Os « chorfas » (ligados à família do Profeta) Skalli de Fez são os descendentes do venerado santo Moulay Ahmed Skalli. A « zaouïa » Moulay Ahmed Skalli foi fundada no Século XVII. É ainda hoje o lugar onde se pratica de forma regular o dhikr e o samaâ.Moulay Ahmed Skalli (1700-1763) exercia a profissão de vendedor de perfumes no bairro Attarine onde se dedicava na sua perfumaria a uma leitura iniciática. Aquando da sua morte, os seus discípulos compraram uma casa e enterraram-no nela. Transformada em « zaouïa » por causa do santuário, ela continua a ser frequentada e nela ainda se praticam as invocações em comum (wadifa) uma vez por semana geralmente à quinta-feira à noite e mais recentemente à sexta-feira.

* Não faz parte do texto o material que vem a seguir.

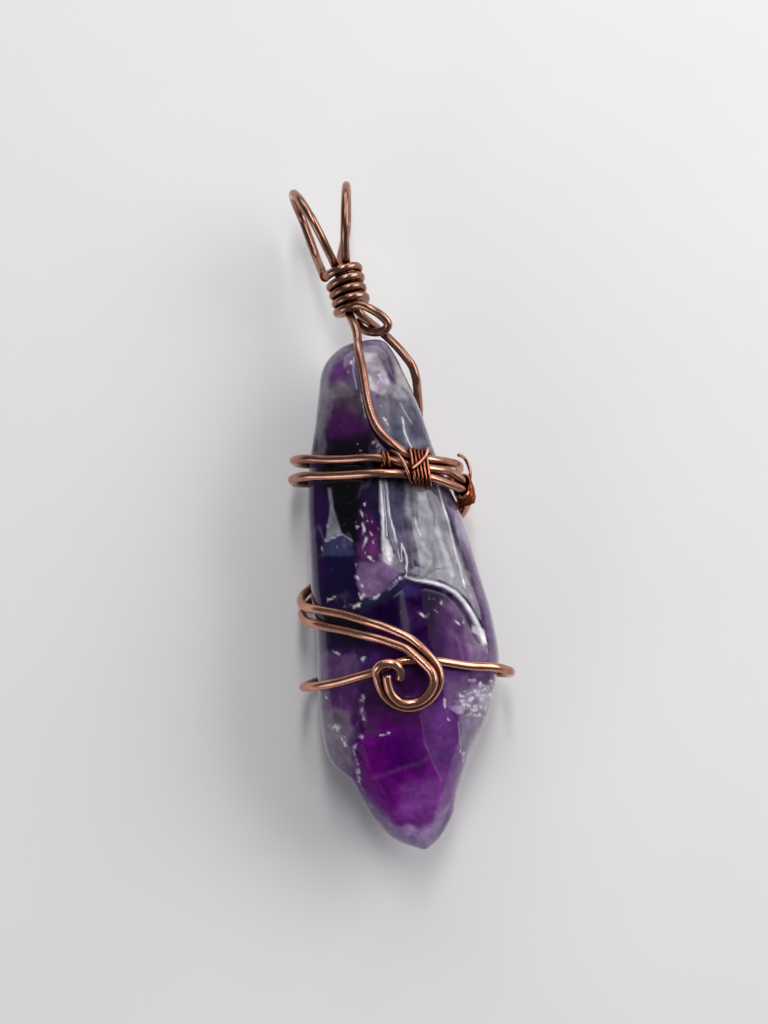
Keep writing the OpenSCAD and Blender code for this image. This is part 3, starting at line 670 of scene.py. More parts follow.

As invocações (dikhr) e o canto (sama’) de acordo com um ritmo estudado levando à dança extática (jadbah), sob o controle de um moqqadem ou de uma outra pessoa da assistência que se coloca no meio do círculo dos discípulos.

O Samâa de Fez soube atravessar os séculos enriquecendo-se com a chegada dos Árabes de Espanha após a queda de Granada em 1492.

Marouane Hajji (nascido em Fez em 1987) prolonga directamente esta herança que, desde muito novo, sabe moldar vocalmente a seu modo, favorecendo a procura do êxtase tão desejado neste repertório sagrado.

Marouane é originário de uma família sufi e é graças ao ensinamento do Cheikh Haj Mohammed Bennis, que tão bem conhece os cânticos destas confrarias com que aguardamos muitas vezes a noite, com as vozes perdendo-se no enfiamento das ruelas da maior Medina do mundo oriental magrebino.